７．It’s been 3 years and a half since the opening. How has things changed/shifted? What was your customers’ reaction?
At the beginning, I was sourcing the beans from the importers everyone else was sourcing from. After about a year, I changed the importer, and with that gained a great business partner and great beans. From that moment, the sales dramatically increased--it was a wonderful lesson that if I improve the quality, I will get great results.
８．That’s very interesting and encouraging that you can tell it instantly from your customer’s reaction! How did they find out? Did you promote the change on social network etc.?
I posted it on my blog but that’s about it. Customers tried new beans and they really liked them. Some of them started to give the beans to their friends as a gift, and more and more people started to support Saredo Coffee. The business is still growing and I will do my best to keep up the good work.
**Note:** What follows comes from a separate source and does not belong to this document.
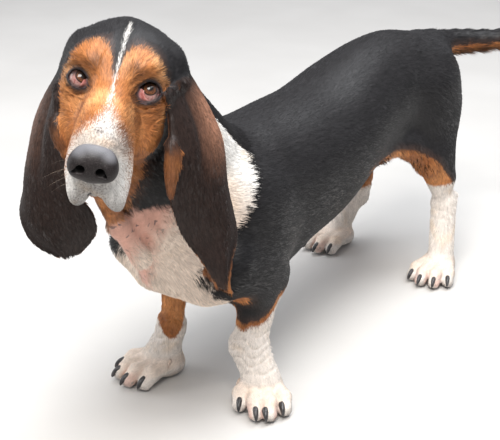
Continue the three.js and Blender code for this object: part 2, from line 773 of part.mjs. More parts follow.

９．Any plans for the future?
I’m not planning to make any major changes. I have been developing my roasting to be reliably at a high quality, so the next challenge would be to improve the consistency without letting seasons and weathers affect the result.
I’d like to know more about what my customers think about my coffee. How they felt, if it has created a conversation, etc.
I think coffee shouldn’t be the center of the attention. It’s not something someone forces you to drink, but something that can trigger a fun conversation and a relaxing moment. It would be great if my coffee is making people happy like that.
There were 7 different kinds of single origin that are difficult to find elsewhere, a few blends, original coffee base and eye-catching chocolate that fill this lovely cafe with liveliness. Gondo-san’s gentle character and adorable, pastel colored “flower dripper” and many other coffee equipment are making the place incredibly comfortable but at the same time very intriguing. In Fukuoka, where the coffee culture is thriving with many great competitors, Saredo Coffee definitely has a one-of-a-kind unique charm.